Where studios and networks are lagging, there are plenty of fans to fill in the gaps.

For his Apprentice Contestants mashup, Virender Ajmani spent a weekend matching contestants on the show with their hometowns on a Google map. When the map pins are clicked, a balloon window opens up and displays more information, including an explanation for the reason a given contestant was fired.

"As Donald Trump put it, 'It was her stupidity that got her fired.' She kept interrupting Trump when he was about to fire Tarek the project manager. Anyway best wishes to you, Summer!" Ajmani wrote for the first contestant to be canned, 30-year-old Summer from Huntington Beach, Calif.

"I've been following 'The Apprentice' right from the first show," said the Plymouth, Mich., software developer. "I like the competitiveness.

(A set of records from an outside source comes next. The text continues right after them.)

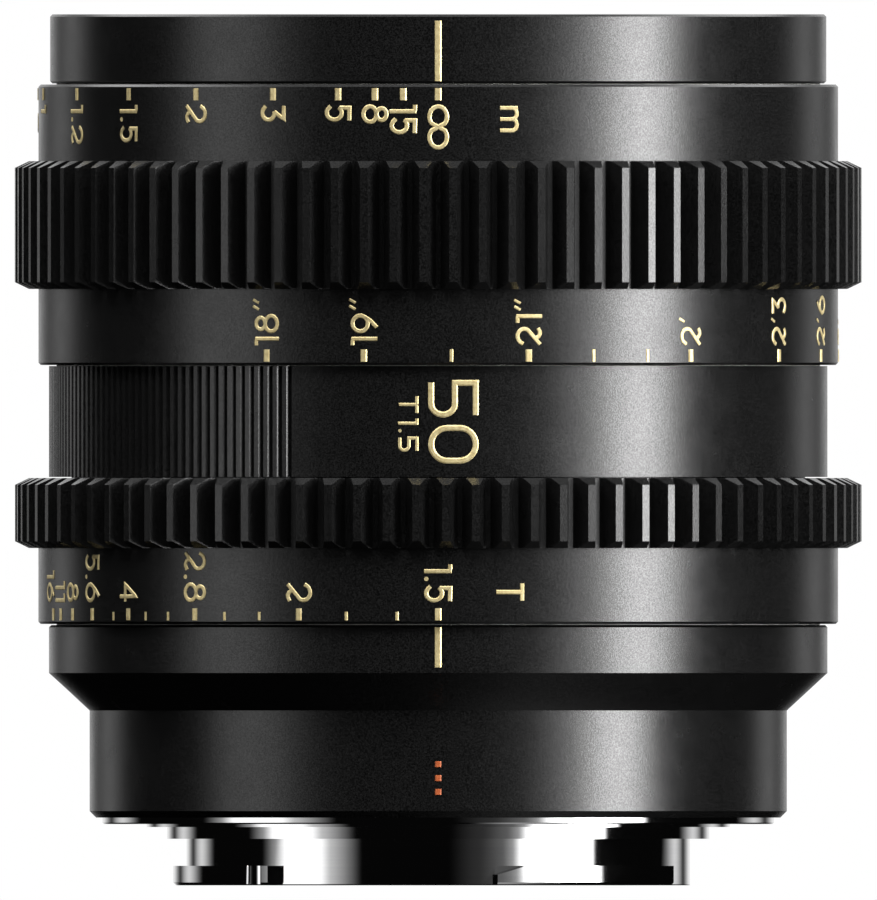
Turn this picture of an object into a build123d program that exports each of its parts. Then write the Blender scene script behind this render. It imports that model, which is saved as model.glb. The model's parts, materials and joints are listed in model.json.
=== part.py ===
from build123d import *
import math
import os

# Cinema prime lens, in millimetres and degrees.
# +Z is the optical axis, towards the front. The origin is on the axis, in the plane where the lens
# seats on the camera. The index marks face -Y, and bearings are counted from +X towards +Y.

# Focus, iris and scales
focal_length = 50.0
close_focus_distance = 450.0 # closest subject, measured from the image plane
focus_turn = 205.5           # turn of the focus ring from infinity to the close stop
iris_turn = 74.5             # turn of the iris ring from T1.5 to T16
widest_stop = 1.5
smallest_stop = 16.0
index_bearing = -90.0
back_bearing = 90.0

# Fits and gaps
running_gap = 0.08           # radial play of a turning or sliding fit
fit_gap = 0.02               # radial play of pieces that are fixed to each other
seam_gap = 0.085             # dark line between two outer rings
axial_gap = 0.05             # end play of a turning ring against its washer or plate
stop_gap = 0.1               # room left at each end stop
cut_overrun = 1.0            # how far a cut runs past the face that it opens

# Camera mount, from the seat plane at height zero. All other radii follow from the register, one
# step or wall after another.
register_radius = 23.05
register_height = 1.0
seat_width = 1.75
seat_height = 0.255
plate_width = 3.75
plate_shown_height = 0.545
plate_sunk_height = 1.2
plate_edge_break = 0.12
tube_step = 1.65             # the throat tube is this much smaller than the register
tube_depth = 4.96
tube_wall = 1.9
baffle_seat_width = 0.7
baffle_seat_depth = 0.9
baffle_thickness = 0.6
baffle_window_margin = 5.2   # between the window's long side and the baffle's rim
baffle_window_height = 22.0
baffle_window_corner = 5.0
lug_rise = 1.14
lug_thickness = 1.66
lug_edge_break = 0.25
lug_bearings = ((-77.0, -27.3), (-197.0, -130.1), (43.0, 93.0))
lug_ramp_angle = 6.5         # length of the lead-in ramp at the front lug's first end
lug_ramp_drop = 0.75
lug_notch_bearing = -134.3
lug_notch_radius = 0.95
lock_hole_radius = 0.9
lock_hole_depth = 1.2
lock_hole_bearing = -30.0
shim_thickness = 0.15

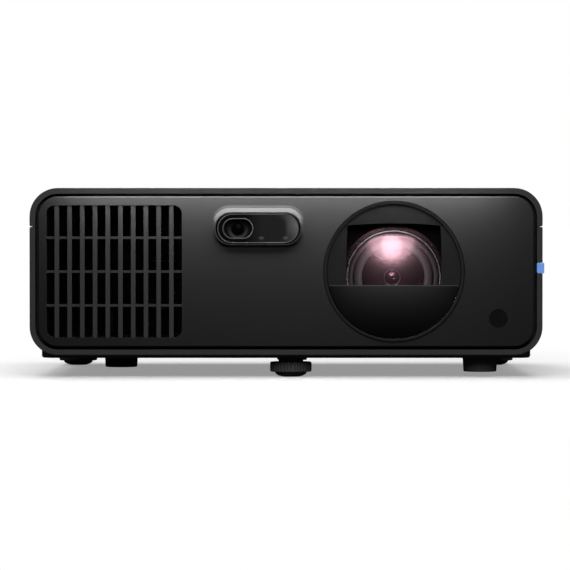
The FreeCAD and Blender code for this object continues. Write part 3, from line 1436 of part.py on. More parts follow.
def serial_port():
    """Nine-pin control socket with its two hex posts."""
    face = REAR_PANEL_Y + REAR_T
    flange_y = (REAR_PANEL_Y - SERIAL_FLANGE_T, REAR_PANEL_Y - FIT)
    end = face + SERIAL_NOSE
    x = middle(SERIAL_X, SERIAL_W)
    z = middle(PORT_Z, SERIAL_H)
    flange = (middle(SERIAL_X, SERIAL_FLANGE_W), middle(PORT_Z, SERIAL_FLANGE_H))
    plate = rounded("Y", *flange, SERIAL_R, flange_y)
    body = block(x, (BOARD_Y, flange_y[1]), z)
    nose = rounded("Y", x, z, SERIAL_R, (flange_y[0], end))
    room_x = (x[0] + SERIAL_WALL, x[1] - SERIAL_WALL)
    room_z = (z[0] + SERIAL_WALL, z[1] - SERIAL_WALL)
    room = rounded("Y", room_x, room_z, SERIAL_R - SERIAL_WALL, (REAR_PANEL_Y, end + 1))
    pins = []
    for count, pin_z in ((5, PORT_Z + PIN_ROW), (4, PORT_Z - PIN_ROW)):
        for pin_x in row(count, PIN_PITCH, SERIAL_X):
            pins.append(rod(PIN_R, V(pin_x, REAR_PANEL_Y - 1, pin_z), V(pin_x, end - PIN_RECESS, pin_z)))
    return joined([joined([plate, body, nose]).cut(room)] + pins)


def mains_inlet():
    """Appliance inlet with its three blades."""
    face = REAR_PANEL_Y + REAR_T
    floor = face - INLET_DEPTH
    x = middle(INLET_X, INLET_W)
    z = middle(PORT_Z, INLET_H)
    lip_x = (x[0] - INLET_LIP, x[1] + INLET_LIP)
    lip_z = (z[0] - INLET_LIP, z[1] + INLET_LIP)
    lip = rounded("Y", lip_x, lip_z, INLET_LIP, (face, face + INLET_LIP_T))
    body = block(x, (floor, face + FIT), z)
    room_x = (x[0] + INLET_WALL, x[1] - INLET_WALL)
    room_z = (z[0] + INLET_WALL, z[1] - INLET_WALL)
    room = rounded("Y", room_x, room_z, INLET_R, (floor + SOCKET_FLOOR, face + INLET_LIP_T + 1))
    blades = []
    low = PORT_Z - EARTH_RISE / 2
    for shift, rise in ((-BLADE_SPREAD, 0), (0, EARTH_RISE), (BLADE_SPREAD, 0)):
        blade_y = (floor + SOCKET_FLOOR - 1, face - BLADE_RECESS)
        blades.append(block(middle(INLET_X + shift, BLADE_W), blade_y, middle(low + rise, BLADE_H)))
    return joined([lip.fuse(body).cut(room)] + blades)


# --- Keypad ---------------------------------------------------------------------------------------------
def key_point(x, y, z):
    """Point measured from the keypad's centre."""
    return V(KEYPAD_X + x, KEYPAD_Y + y, z)


def round_key(radius, x, y, grow, z):
    """Round key outline as a prism."""
    return rod(radius + grow, key_point(x, y, z[0]), key_point(x, y, z[1]))


def side_key(x, y, grow, z):
    """Oblong key outline as a prism."""
    c = key_point(x, y, 0)
    u = middle(c.x, SIDE_KEY_W + 2 * grow)
    v = middle(c.y, SIDE_KEY_L + 2 * grow)
    return rounded("Z", u, v, SIDE_KEY_R + grow, z)


def arrow_key(turn, grow, z):
    """Quarter-ring key outline as a prism, turned to its place round the middle key."""
    bore = round_key(ARROW_IN_R, 0, 0, -grow, (z[0] - 1, z[1] + 1))
    ring = round_key(ARROW_OUT_R, 0, 0, grow, z).cut(bore)
    half = math.radians(ARROW_SWEEP / 2)
    reach = 2 * ARROW_OUT_R
    start = -grow / math.sin(half)
    corner = key_point(start, 0, z[0])
    top = V(corner.x + reach * math.cos(half), corner.y + reach * math.sin(half), z[0])
    low = V(corner.x + reach * math.cos(half), corner.y - reach * math.sin(half), z[0])
    wedge = Part.Face(Part.makePolygon([corner, low, top, corner])).extrude(V(0, 0, z[1] - z[0]))
    key = ring.common(wedge)
    key.rotate(key_point(0, 0, 0), V(0, 0, 1), turn)
    return key


def key_outlines():
    """Name of every key, and a function that gives its outline grown by a margin between two heights."""
    return {
        "key_ok": lambda grow, z: round_key(OK_R, 0, 0, grow, z),
        "key_right": lambda grow, z: arrow_key(0, grow, z),
        "key_up": lambda grow, z: arrow_key(90, grow, z),
        "key_left": lambda grow, z: arrow_key(180, grow, z),
        "key_down": lambda grow, z: arrow_key(270, grow, z),
        "key_power": lambda grow, z: round_key(POWER_R, -SIDE_KEY_X, SIDE_KEY_Y / 2, grow, z),
        "key_source": lambda grow, z: side_key(SIDE_KEY_X, SIDE_KEY_Y, grow, z),
        "key_back": lambda grow, z: side_key(SIDE_KEY_X, -SIDE_KEY_Y, grow, z),
    }


def key_cap(outline):
    """Key with its flange under the keypad plate."""
    flange_top = KEYPAD_Z - BUTTON_GAP / 2
    cap = outline(0, (flange_top - BUTTON_FLANGE_T, TOP_Z + BUTTON_PROUD))
    cap = softened(cap, EDGE_R / 2, 2, TOP_Z + BUTTON_PROUD)
    flange = outline(BUTTON_FLANGE - BUTTON_GAP, (flange_top - BUTTON_FLANGE_T, flange_top))
    return joined([cap, flange])


def keypad_plate():
    """Plate let into the top cover, pierced for the keys and the lamps, with its rim behind."""
    x = middle(KEYPAD_X, KEYPAD_W - 2 * FIT)
    y = middle(KEYPAD_Y, KEYPAD_L - 2 * FIT)
    low = CEILING_Z - KEYPAD_LAP_T
    plate = rounded("Z", x, y, KEYPAD_R - FIT, (KEYPAD_Z, TOP_Z))
    lap_x = (x[0] - KEYPAD_LAP, x[1] + KEYPAD_LAP)
    lap_y = (y[0] - KEYPAD_LAP, y[1] + KEYPAD_LAP)
    lap = rounded("Z", lap_x, lap_y, KEYPAD_R + KEYPAD_LAP, (low, CEILING_Z))
    neck = rounded("Z", x, y, KEYPAD_R - FIT, (low, KEYPAD_Z))
    room_x = (x[0] + KEYPAD_WALL, x[1] - KEYPAD_WALL)
    room_y = (y[0] + KEYPAD_WALL, y[1] - KEYPAD_WALL)
    room = rounded("Z", room_x, room_y, KEYPAD_R - KEYPAD_WALL, (low - 1, KEYPAD_Z))
    holes = [outline(BUTTON_GAP, (KEYPAD_Z - 1, TOP_Z + 1)) for outline in key_outlines().values()]
    for centre in lamp_places():
        ends = (V(centre.x, centre.y, KEYPAD_Z - 1), V(centre.x, centre.y, TOP_Z + 1))
        holes.append(rod(LAMP_R + RUN, *ends))
    return joined([plate.cut(holes), lap.cut(room), neck.cut(room)])


def lamp_places():
    """Centres of the three indicator lamps."""
    return [key_point(-SIDE_KEY_X + shift, -SIDE_KEY_Y, 0) for shift in row(3, LAMP_PITCH, 0)]


def switch_board_top():
    """Upper face of the keypad's switch board."""
    return KEYPAD_Z - BUTTON_GAP / 2 - BUTTON_FLANGE_T - BUTTON_TRAVEL - AIR


def indicator_lamps():
    """Light pipes from the switch board to the plate."""
    pipes = []
    for c in lamp_places():
        pipe = rod(LAMP_R, V(c.x, c.y, switch_board_top()), V(c.x, c.y, TOP_Z))
        foot = rod(LAMP_R + LAMP_FLANGE, V(c.x, c.y, switch_board_top()), V(c.x, c.y, KEYPAD_Z - FIT))
        pipes.append(pipe.fuse(foot).removeSplitter())
    return Part.makeCompound(pipes)


def switch_board():
    """Board under the keys, hung from the keypad plate's rim."""
    x = middle(KEYPAD_X, KEYPAD_W - 2 * SWITCH_BOARD_INSET)
    y = middle(KEYPAD_Y, KEYPAD_L - 2 * SWITCH_BOARD_INSET)
    z = (switch_board_top() - BOARD_T, switch_board_top())
    board = rounded("Z", x, y, KEYPAD_R - SWITCH_BOARD_INSET, z)
    ears = block(middle(KEYPAD_X, KEYPAD_W - 2 * (FIT + KEYPAD_WALL)), middle(KEYPAD_Y, SWITCH_EAR_W), z)
    return joined([board, ears])


# --- Feet and inserts -----------------------------------------------------------------------------------
def foot_pad(x, y):
    """Domed rubber pad with the peg on which the wheel turns."""
    profile = [
        (0, 0),
        (PAD_R - 3 * PAD_ROUND, 0),
        (PAD_R - 1.3 * PAD_ROUND, 0.5 * PAD_ROUND),
        (PAD_R - 0.3 * PAD_ROUND, 1.2 * PAD_ROUND),
        (PAD_R, PAD_H),
        (FOOT_PEG_R, PAD_H),
        (FOOT_PEG_R, PAD_H + FOOT_PEG_H),
        (0, PAD_H + FOOT_PEG_H),
    ]
    return turned(profile, V(x, y, 0), V(0, 0, 1))


def foot_wheel(x, y):
    """Knurled wheel with its neck and screw stem."""
    low = PAD_H + FIT
    knurl_top = PAD_H + KNURL_H
    profile = [
        (FOOT_PEG_R + RUN, low),
        (WHEEL_R - KNURL_EDGE, low),
        (WHEEL_R, low + KNURL_EDGE),
        (WHEEL_R, knurl_top - KNURL_EDGE),
        (WHEEL_R - KNURL_EDGE, knurl_top),
        (FOOT_NECK_R, knurl_top),
        (FOOT_NECK_R, PLINTH_Z),
        (FOOT_STEM_R, PLINTH_Z),
        (FOOT_STEM_R, PLINTH_Z + FOOT_STEM_LENGTH),
        (0, PLINTH_Z + FOOT_STEM_LENGTH),
        (0, PAD_H + FOOT_PEG_H + FIT),
        (FOOT_PEG_R + RUN, PAD_H + FOOT_PEG_H + FIT),
    ]
    wheel = turned(profile, V(x, y, 0), V(0, 0, 1))
    groove_x = x + WHEEL_R + KNURL_GROOVE_OUT
    groove = rod(KNURL_GROOVE_R, V(groove_x, y, low - 1), V(groove_x, y, knurl_top + 1))
    return wheel.cut(spun(groove, KNURL_COUNT, V(x, y, 0), V(0, 0, 1)))


def mount_bosses():
    """Three tapered bosses under the base, each pierced for its insert."""
    bosses = []
    for x, y in MOUNT_PLACES:
        tip = V(x, y, PLINTH_Z - MOUNT_BOSS_H)
        boss = Part.makeCone(MOUNT_BOSS_TIP_R, MOUNT_BOSS_R, MOUNT_BOSS_H, tip)
        boss = softened(boss, EDGE_R, 2, tip.z)
        bosses.append(boss.cut(rod(INSERT_R, V(x, y, tip.z - 1), V(x, y, PLINTH_Z + 1))))
    return Part.makeCompound(bosses)


def mount_inserts():
    """Brass inserts in the three ceiling-mount bosses."""
    inserts = []
    for x, y in MOUNT_PLACES:
        low = PLINTH_Z - MOUNT_BOSS_H
        inserts.append(tube(INSERT_R, INSERT_BORE_R, V(x, y, low), V(x, y, low + INSERT_LENGTH)))
    return Part.makeCompound(inserts)


# --- Assembly -------------------------------------------------------------------------------------------
def assembly():
    """Every node of the projector by name."""
    sleeve = shell()
    nodes = {
        "top_cover": top_cover(sleeve),
        "bottom_cover": bottom_cover(sleeve),
        "front_panel": front_panel(),
        "front_grille": front_grille(),
        "side_grille_exhaust": side_grille(-1),
        "side_grille_intake": side_grille(1),
        "side_tab": side_tab(),
        "lens_trim_ring": lens_trim_ring(),
        "lens_surround": lens_surround(),
        "lens_lower_cover": lens_lower_cover(),
        "sensor_window": sensor_window(),
        "sensor_camera": sensor_camera(),
        "distance_sensor": distance_sensor(),
        "ir_windows": ir_windows(),
        "lens_barrel": lens_barrel(),
        "lens_retainer": lens_retainer(),
        "front_lens": front_lens(),
        "focus_ring": focus_ring(),
        "focus_cell": lens_cell(FOCUS_CELL_AT, INNER_GLASS_R, True),
        "focus_glass": cell_glass(FOCUS_CELL_AT, INNER_GLASS_R),
        "zoom_ring": zoom_ring(),
        "zoom_cell": lens_cell(ZOOM_CELL_AT, INNER_GLASS_R - 3, False),
        "zoom_glass": cell_glass(ZOOM_CELL_AT, INNER_GLASS_R - 3),
        "light_engine": light_engine(),
        "imager_heatsink": imager_heatsink(),
        "laser_module": laser_module(),
        "laser_heatsink": laser_heatsink(),
        "phosphor_wheel": phosphor_wheel(),
        "wheel_motor": wheel_motor(),
        "exhaust_fan_frame": exhaust_fan(fan_frame()),
        "exhaust_fan_rotor": exhaust_fan(fan_rotor()),
        "intake_fan_frame": intake_fan(fan_frame()),
        "intake_fan_rotor": intake_fan(fan_rotor()),
        "power_supply": power_supply(),
        "main_board": main_board(),
        "speaker": speaker(),
        "rear_panel": rear_panel(),
        "signal_sockets": signal_sockets(),
        "audio_jacks": audio_jacks(),
        "serial_port": serial_port(),
        "mains_inlet": mains_inlet(),
        "keypad_plate": keypad_plate(),
        "switch_board": switch_board(),
        "indicator_lamps": indicator_lamps(),
        "mount_bosses": mount_bosses(),
        "mount_inserts": mount_inserts(),
    }
    for name, outline in key_outlines().items():
        nodes[name] = key_cap(outline)
    for place, (x, y) in FOOT_PLACES.items():
        nodes["foot_pad_" + place] = foot_pad(x, y)
        nodes["foot_wheel_" + place] = foot_wheel(x, y)
    return nodes


os.makedirs("parts", exist_ok=True)
for name, shape in assembly().items():
    shape.exportStep("parts/" + name + ".step")
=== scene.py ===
import math

import bmesh
import bpy
import numpy as np
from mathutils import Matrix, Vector


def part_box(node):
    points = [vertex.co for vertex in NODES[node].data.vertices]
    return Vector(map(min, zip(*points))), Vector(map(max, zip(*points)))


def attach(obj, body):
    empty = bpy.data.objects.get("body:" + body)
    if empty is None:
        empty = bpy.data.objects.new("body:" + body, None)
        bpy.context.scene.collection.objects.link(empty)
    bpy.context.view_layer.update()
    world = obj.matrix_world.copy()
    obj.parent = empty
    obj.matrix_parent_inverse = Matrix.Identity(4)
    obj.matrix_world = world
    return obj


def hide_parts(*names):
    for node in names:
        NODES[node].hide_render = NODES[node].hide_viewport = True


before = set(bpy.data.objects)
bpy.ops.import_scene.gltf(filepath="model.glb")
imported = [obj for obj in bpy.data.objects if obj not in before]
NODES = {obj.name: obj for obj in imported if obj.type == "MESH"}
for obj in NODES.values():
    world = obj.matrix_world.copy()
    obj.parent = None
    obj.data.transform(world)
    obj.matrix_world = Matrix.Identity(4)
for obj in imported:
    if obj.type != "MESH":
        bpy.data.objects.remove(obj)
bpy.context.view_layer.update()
MM = 0.001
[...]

I like to watch Trump in action."

However, NBC may not turn out to be such a fan of the site.

"We are flattered and happy to see that fans are involved in the show," an NBC representative told CNET News.com. "However, we are looking into the use of our logos and copyrights."

Ajmani, who's creating a mashup showing hometowns and birth dates of all the Oscar best actor and actress winners since 1928, said other sites are using "The Apprentice" logo. "If it's an issue, I can remove it," he said. "I'm not making any money out of it. I just put Google ads there. It's kind of a community service."

Hanifen, creator of the Jacktracker mashup, said he does his mashup work for the love of his city.

"I like the show because the geography is very urban and I've lived in Los Angeles for 20 years. I'm a big cyclist and I've ridden my bike all over the city," he said. "I guess you could consider it my little way of promoting Los Angeles and the part of L.A. that most people don't see."